- DIRECTIVE:
Extract exactly the run of lines starting at the line that holds "cap.rotation_euler = (math.pi, 0, 0)" and ending at the line that holds "if empty is", both included.

- RECORDED INFORMATION:

☆ ☆ ☆ ☆ ☆

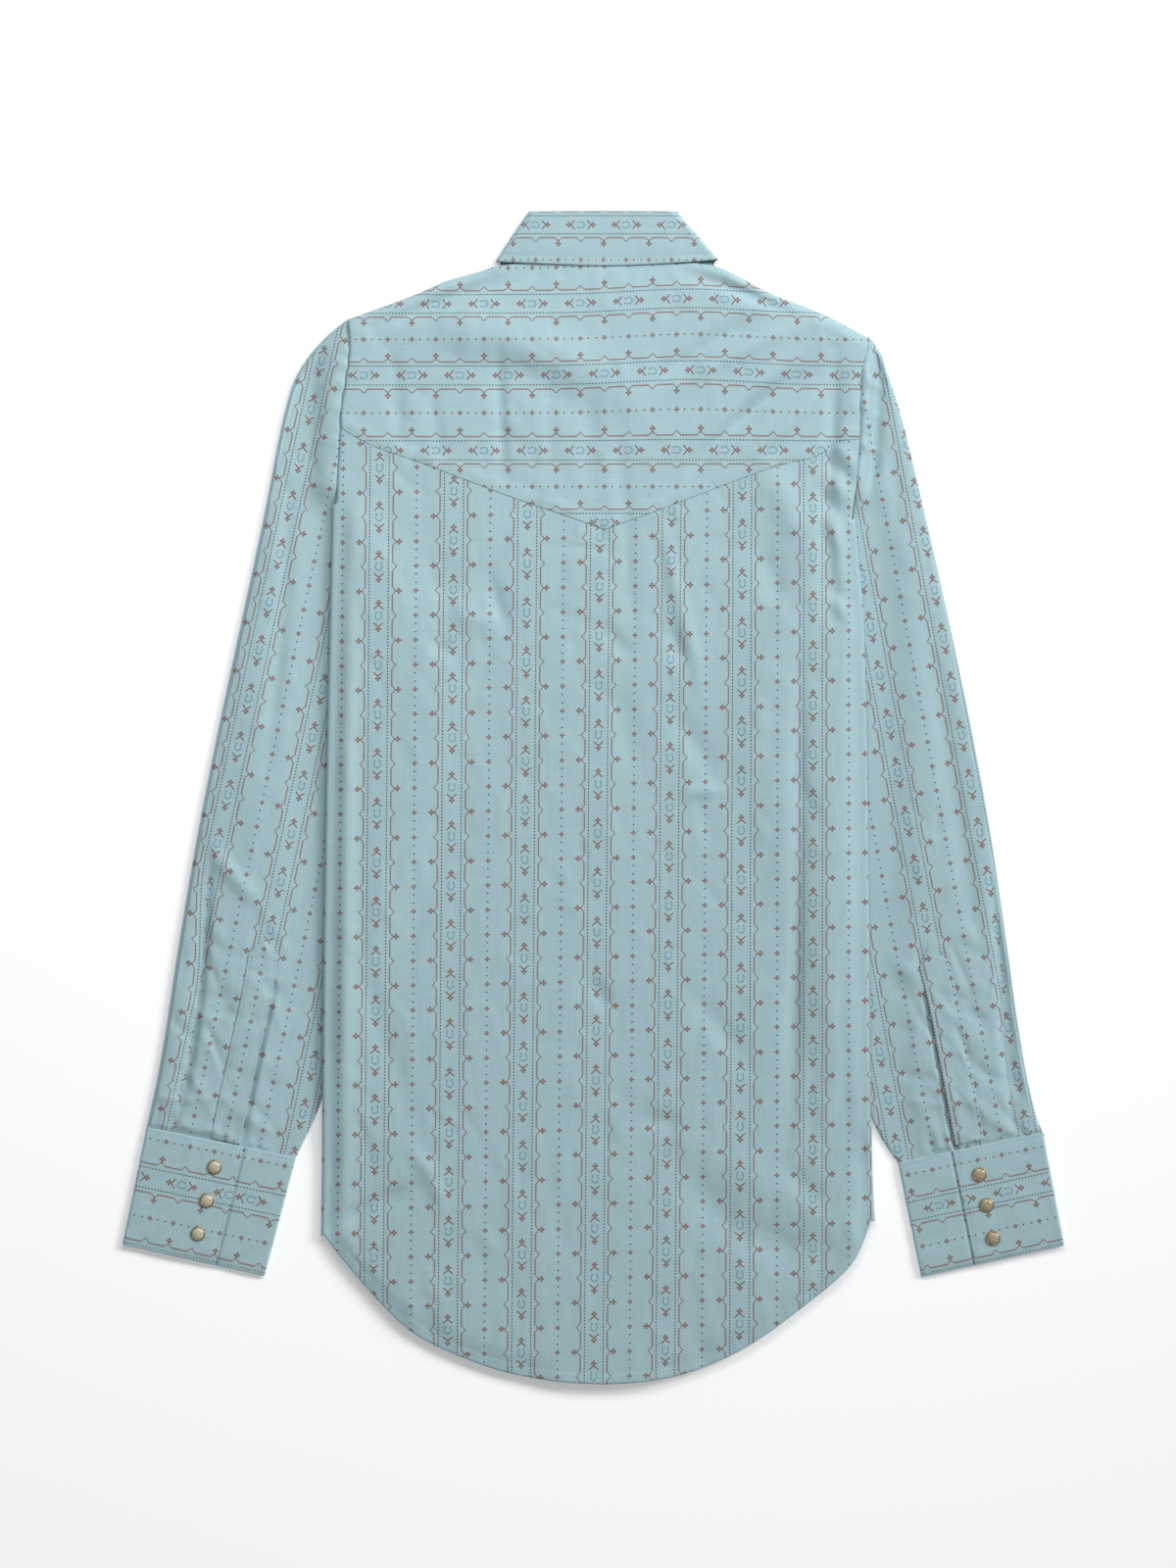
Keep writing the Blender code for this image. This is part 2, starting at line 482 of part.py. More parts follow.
def build_sleeve(name, outer, edge, inner, seam_top, seam_under, cuff, body_side, flip):
    """A flattened tube.  Each ring runs over the top from the outer edge to the inner, then back."""
    shares = np.array(RINGS)[::-1]
    guide_outer = spaced(rounded(outer), shares[:, 0])
    guide_edge = spaced(rounded(edge), shares[:, 1])
    guide_inner = spaced(rounded(inner, 1), shares[:, 2])
    cuff_line = spaced([cuff[0], cuff[1]], 101)
    split = int(np.argmin(np.hypot(*(cuff_line - guide_edge[0]).T)))
    seam_shares = np.append(np.linspace(0, 0.965, VISIBLE), 1)
    over = patch(spaced(cuff_line[:split + 1], VISIBLE + 1), spaced(seam_top, seam_shares),
                 guide_outer, guide_edge)
    under = patch(spaced(cuff_line[split:], HIDDEN + 1), spaced(seam_under, HIDDEN + 1),
                  guide_edge, guide_inner)
    plan = np.concatenate([over, under[:, 1:]], axis=1)
    across = np.concatenate([np.linspace(0, 1, VISIBLE + 1), np.ones(HIDDEN)])
    side = edge_x([(p[1], p[0]) for p in body_side], plan[:, :, 1])
    clear = np.abs(plan[:, :, 0]) - np.abs(side) - EDGE_INSET
    free = ramp((clear - 1) / 26)
    seam_free = ramp((plan[:, :, 1] - 222) / 40)
    free = np.maximum(free, seam_free)
    puff = shares[:, 3][:, None] * np.sin(math.pi * np.clip(across, 0, 1) ** 0.8)[None, :] ** 0.7
    start = 2 * SLEEVE_EDGE - SLEEVE_FLAT
    folds = fold_relief(SLEEVE_FOLDS, plan[:, :, 0], plan[:, :, 1])
    rise = start * (1 - across[None, :]) ** 1.5 + puff + folds
    top = SLEEVE_FLAT + np.maximum(rise, 0) * free
    rings = []
    for i in range(len(plan)):
        line = plan[i]
        outer_in = (line[1] - line[0]) / np.linalg.norm(line[1] - line[0])
        inner_in = (line[-2] - line[-1]) / np.linalg.norm(line[-2] - line[-1])
        outer_radius, inner_radius = top[i, 0] / 2, SLEEVE_FLAT / 2
        outer_reach = outer_radius / squareness(outer_in, guide_outer, i)
        inner_reach = inner_radius / squareness(inner_in, guide_inner, i)
        points = []
        for angle in np.radians([225, 270, 315]):
            shift = outer_reach * (1 + math.sin(angle))
            points.append((*(line[0] + outer_in * shift), outer_radius * (1 + math.cos(angle))))
        first = line[0] + outer_in * outer_reach
        points.append((*first, 2 * outer_radius))
        points += [(*line[j], top[i, j]) for j in range(1, len(line) - 1)]
        last = line[-1] + inner_in * inner_reach
        points.append((*last, SLEEVE_FLAT))
        for angle in np.radians([45, 90, 135]):
            shift = inner_reach * (1 - math.sin(angle))
            points.append((*(line[-1] + inner_in * shift), inner_radius * (1 + math.cos(angle))))
        points.append((*last, 0))
        points += [(*line[j], 0) for j in range(len(line) - 2, 0, -1)]
        points.append((*first, 0))
        rings.append(points)
    return wall(name, np.array(rings), WALL, CLOTH_COLOUR, tube=True, flip=flip)


def surface_of(item):
    """The evaluated surface of an object, to lay another piece on."""
    evaluated = item.evaluated_get(bpy.context.evaluated_depsgraph_get())
    mesh = evaluated.to_mesh()
    points = [v.co.copy() for v in mesh.vertices]
    return BVHTree.FromPolygons(points, [list(p.vertices) for p in mesh.polygons])


def height_on(tree, x, y):
    hit = tree.ray_cast(Vector((x * MM, y * MM, 1)), Vector((0, 0, -1)))[0]
    return hit.z / MM


def build_sleeve_placket(name, line, sleeve, flip):
    """A pointed strip on the sleeve, laid on the sleeve's own surface."""
    tree = surface_of(sleeve)
    middle = spaced(line, 16)
    length = np.linalg.norm(np.diff(middle, axis=0), axis=1).sum()
    grid = []
    along = 0.0
    for i, point in enumerate(middle):
        step = middle[min(i + 1, 15)] - middle[max(i - 1, 0)]
        heading = step / np.linalg.norm(step)
        side = np.array((heading[1], -heading[0]))
        if i:
            along += np.linalg.norm(point - middle[i - 1])
        half = PLACKET_HALF * min(1.0, 0.04 + 0.96 * (length - along) / POINT_LENGTH)
        row = []
        for share in (-1, -0.33, 0.33, 1):
            x, y = point + side * half * share
            row.append((x, y, height_on(tree, x, y) + PLACKET_LIFT + WALL))
        grid.append(row)
    return wall(name, np.array(grid), WALL, TRIM_COLOUR, flip=flip)


def build_cuff(name, corners, lap, flip):
    """A band wrapped round the wrist, its end lapped over and snapped."""
    rows, turn = 4, 0.012
    low, high = STIFF_WALL + LAY + STIFF_WALL, CUFF_TOP
    right_top = low + 0.5
    path = [(lap - UNDERLAP, low), (lap - 0.1, low), (lap + 0.04, low)]
    path += [(lap + 0.16, right_top), (0.93, right_top)]
    for angle in np.radians([0, 45, 90, 135, 180]):
        path.append((1 - turn + turn * math.sin(angle), right_top / 2 * (1 + math.cos(angle))))
    path += [(0.8, 0), (0.6, 0), (0.4, 0), (0.2, 0)]
    for angle in np.radians([180, 225, 270, 315, 360]):
        path.append((turn * 1.4 + turn * 1.4 * math.sin(angle), high / 2 * (1 + math.cos(angle))))
    path += [(0.15, high), (0.3, high), (lap - 0.17, high), (lap, high)]
    start_outer, start_inner, end_outer, end_inner = [np.array(c, dtype=float) for c in corners]
    down = (end_outer - start_outer) / np.linalg.norm(end_outer - start_outer)
    grid = []
    for v in np.linspace(0, 1, rows):
        a, b = start_outer * (1 - v) + end_outer * v, start_inner * (1 - v) + end_inner * v
        row = [(*(a + (b - a) * w + down * CUFF_GAP * (1 - v)), z) for w, z in path]
        grid.append(row)
    return wall(name, np.array(grid), STIFF_WALL, TRIM_COLOUR, flip=flip)


def build_cap(name, height, steps):
    """A domed pearl cap in its rim, turned about Z."""
    mesh = bpy.data.meshes.new(name)
    points = [(r * CAP_RADIUS * MM, 0, z * height * MM) for r, z in CAP_PROFILE]
    mesh.from_pydata(points, [(i, i + 1) for i in range(len(points) - 1)], [])
    item = place(name, mesh, PEARL_COLOUR, 0.3)
    turn = item.modifiers.new("Turn", "SCREW")
    turn.steps = turn.render_steps = steps
    turn.use_merge_vertices = True
    turn.merge_threshold = 0.00001
    return item


# ---------------------------------------------------------------- collar

def towards_middle(point):
    """Direction along X from a point to the collar's middle."""
    return np.array((1.0 if point[0] < CENTRE_X else -1.0, 0.0))


def collar_stations():
    """Stations round the collar, from the left point under the shirt, over the back, to the right one.

    Each holds the roll point, the edge point and the angle of the surface: -90 faces down, 90 up.
    """
    def mirrored(points):
        return [(2 * CENTRE_X + 1 - x, y) for x, y in points]
    front = list(zip(spaced(LEAF_ROLL_FRONT, 5), spaced(LEAF_EDGE_FRONT, 5), [-90] * 5))
    corner_left = (np.array(LEAF_ROLL_BACK[0]), np.array(LEAF_EDGE_BACK[0]))
    corner_right = (np.array(LEAF_ROLL_BACK[-1]), np.array(LEAF_EDGE_BACK[-1]))
    back = list(zip(spaced(LEAF_ROLL_BACK, 13), spaced(LEAF_EDGE_BACK, 13), [90] * 13))
    right_front = list(zip(spaced(mirrored(LEAF_ROLL_FRONT)[::-1], 5),
                           spaced(mirrored(LEAF_EDGE_FRONT)[::-1], 5), [-90] * 5))
    turn_left = [(*corner_left, angle) for angle in (-90, -45, 0, 45)]
    turn_right = [(*corner_right, angle) for angle in (45, 0, -45, -90)]
    return front[:-1] + turn_left + back + turn_right + right_front[1:]


def build_collar_leaf():
    grid = []
    shares = (0.0, 0.0, 0.04, 0.3, 0.65, 1.0)
    depths = (2 * ROLL_RADIUS, ROLL_RADIUS, 0.0, 0.0, 0.0, 0.0)
    pushed = (2.2, 0.0, 1.2, 0.0, 0.0, 0.0)
    for roll, edge, angle in collar_stations():
        tilt = math.radians(angle)
        inward = towards_middle(roll)
        ahead = (edge - roll) / np.linalg.norm(edge - roll)
        row = []
        for share, depth, push in zip(shares, depths, pushed):
            top = LEAF_TOP_ROLL + (LEAF_TOP_EDGE - LEAF_TOP_ROLL) * share
            radius = top / 2
            reach = radius - depth
            turned = inward * (radius - reach * math.cos(tilt)) * corner_share(roll, 12)
            plan = roll + (edge - roll) * share + ahead * push + turned
            row.append((*plan, radius + reach * math.sin(tilt)))
        grid.append(row)
    return wall("collar_leaf", np.array(grid), STIFF_WALL, TRIM_COLOUR)


def build_collar_stand():
    """The band between neckline and roll, a flattened ring whose left end laps under the right."""
    mirror = 2 * CENTRE_X + 1
    back_low = [(-65, 393), (8, 398.4), (82, 393.8)]
    back_high = [(-48, 418), (-40, 423.5), (8, 426), (57, 423.5), (65, 417.5)]
    front_low = [(21, 347), (8, 346), (-22, 352), (-50, 371), (-65, 393)]
    front_high = [(21, 366), (8, 365), (-20, 381), (-48, 418)]
    end_lift = [0.3, 0.3, 0.2, 0, 0, 0]
    stations = []
    for low, high, lift in zip(spaced(front_low, 6), spaced(front_high, 6), end_lift):
        stations.append((low, high, -90, lift))
    low, high = np.array(back_low[0]), np.array(back_high[0])
    stations += [(low, high, angle, 0) for angle in (-45, 0, 45)]
    stations += [(low, high, 90, 0) for low, high in zip(spaced(back_low, 9), spaced(back_high, 9))]
    low, high = np.array(back_low[-1]), np.array(back_high[-1])
    stations += [(low, high, angle, 0) for angle in (45, 0, -45)]
    right_low = back_low[-1:] + [(mirror - x, y) for x, y in front_low[-2::-1]]
    right_high = back_high[-1:] + [(mirror - x, y) for x, y in front_high[-2::-1]]
    for low, high, lift in zip(spaced(right_low, 6), spaced(right_high, 6), [0, 0, 0, 0.9, 1.7, 1.7]):
        stations.append((low, high, -90, lift))
    grid = []
    for low, high, angle, lift in stations:
        row = []
        for share in (0, 0.33, 0.67, 1):
            top = NECK_EDGE + (STAND_TOP - NECK_EDGE) * share
            radius, middle = (top - NECK_BED) / 2, (top + NECK_BED) / 2
            shift = radius * (1 - math.cos(math.radians(angle))) * corner_share(high, 10)
            plan = low + (high - low) * share + towards_middle(high) * shift
            row.append((*plan, middle + radius * math.sin(math.radians(angle)) + lift))
        grid.append(row)
    return wall("collar_stand", np.array(grid)[:, ::-1], WALL, TRIM_COLOUR)


def corner_share(roll, reach):
    """1 at the collar's side edges, falling to 0 over `reach` towards its middle."""
    away = min(abs(roll[0] - LEAF_ROLL_BACK[0][0]), abs(roll[0] - LEAF_ROLL_BACK[-1][0]))
    return max(0.0, 1 - away / reach)


# ---------------------------------------------------------------- assembly

def main():
    clear_scene()
    shirt = bpy.data.collections.new("western_snap_shirt")
    bpy.context.scene.collection.children.link(shirt)
    build_back_panel()
    build_back_yoke()
    build_fronts()
    build_front_placket()
    left = build_sleeve("sleeve_left", OUTER_LEFT, EDGE_LEFT, INNER_LEFT, SEAM_TOP_LEFT,
                        UNDER_SEAM_LEFT, CUFF_LEFT, SIDE_LEFT, False)
    right = build_sleeve("sleeve_right", OUTER_RIGHT, EDGE_RIGHT, INNER_RIGHT, SEAM_TOP_RIGHT,
                         UNDER_SEAM_RIGHT, CUFF_RIGHT, SIDE_RIGHT, True)
    build_sleeve_placket("sleeve_placket_left", PLACKET_LEFT, left, False)
    build_sleeve_placket("sleeve_placket_right", PLACKET_RIGHT, right, False)
    build_cuff("cuff_left", CUFF_LEFT, LAP_LEFT, True)
    build_cuff("cuff_right", CUFF_RIGHT, LAP_RIGHT, False)
    for side, places in (("left", SNAPS_LEFT), ("right", SNAPS_RIGHT)):
        for count, (x, y) in enumerate(places, 1):
            cap = build_cap(f"cuff_snap_{side}_{count}", CAP_HEIGHT, 16)
            cap.location = (x * MM, y * MM, (CUFF_TOP + SEAM) * MM)
    for count, y in enumerate(FRONT_SNAPS_Y, 1):
        cap = build_cap(f"front_snap_{count}", FRONT_CAP_HEIGHT, 8)
        cap.location = (CENTRE_X * MM, y * MM, FRONT_CAP_HEIGHT * MM)
        cap.rotation_euler = (math.pi, 0, 0)
    build_collar_stand()
    build_collar_leaf()


main()
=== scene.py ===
"""Western snap shirt, fastened, pressed and laid flat with its face down.

Lengths in the tables are in millimetres.  X runs across the shirt, Y up its back to the collar,
and Z up from the table that it lies on.  Left is the wearer's left.
"""
import bpy
import math
import numpy as np
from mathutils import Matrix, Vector
from mathutils.bvhtree import BVHTree


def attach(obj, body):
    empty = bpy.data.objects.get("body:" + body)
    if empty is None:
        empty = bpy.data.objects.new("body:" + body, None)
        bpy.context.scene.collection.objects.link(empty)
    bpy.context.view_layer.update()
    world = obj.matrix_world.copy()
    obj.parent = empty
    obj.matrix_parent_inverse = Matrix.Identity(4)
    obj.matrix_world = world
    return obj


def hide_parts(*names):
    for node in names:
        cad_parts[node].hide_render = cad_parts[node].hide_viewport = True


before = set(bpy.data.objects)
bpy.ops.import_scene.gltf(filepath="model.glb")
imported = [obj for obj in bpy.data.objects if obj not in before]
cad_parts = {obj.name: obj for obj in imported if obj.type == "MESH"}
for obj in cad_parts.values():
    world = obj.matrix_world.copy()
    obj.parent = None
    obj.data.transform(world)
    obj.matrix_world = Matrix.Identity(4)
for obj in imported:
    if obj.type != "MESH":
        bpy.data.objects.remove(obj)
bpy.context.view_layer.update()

# ---------------------------------------------------------------------------------------------
# Back panel.  The back below the yoke, cut lengthwise from printed cotton poplin.  Its sides turn
# under to the side seams, its shirt-tail hem is folded up and stitched, and its top edge runs
# under the yoke.  It lies in soft creases over the fronts and the tops of the sleeves.

MM = 0.001
CENTRE_X = 8.0
CLOTH = 0.45         # poplin, and the air that a pressed layer holds
WALL = 1.0           # room that one layer takes in the pile
LAY = 0.4            # space between layers that only lie on each other
LAYER = WALL + LAY
TURN_SLACK = 0.5     # more room inside a turned side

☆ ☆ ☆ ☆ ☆

- SOLUTION TO THIS TASK:
        cap.rotation_euler = (math.pi, 0, 0)
    build_collar_stand()
    build_collar_leaf()


main()
=== scene.py ===
"""Western snap shirt, fastened, pressed and laid flat with its face down.

Lengths in the tables are in millimetres.  X runs across the shirt, Y up its back to the collar,
and Z up from the table that it lies on.  Left is the wearer's left.
"""
import bpy
import math
import numpy as np
from mathutils import Matrix, Vector
from mathutils.bvhtree import BVHTree


def attach(obj, body):
    empty = bpy.data.objects.get("body:" + body)
    if empty is None:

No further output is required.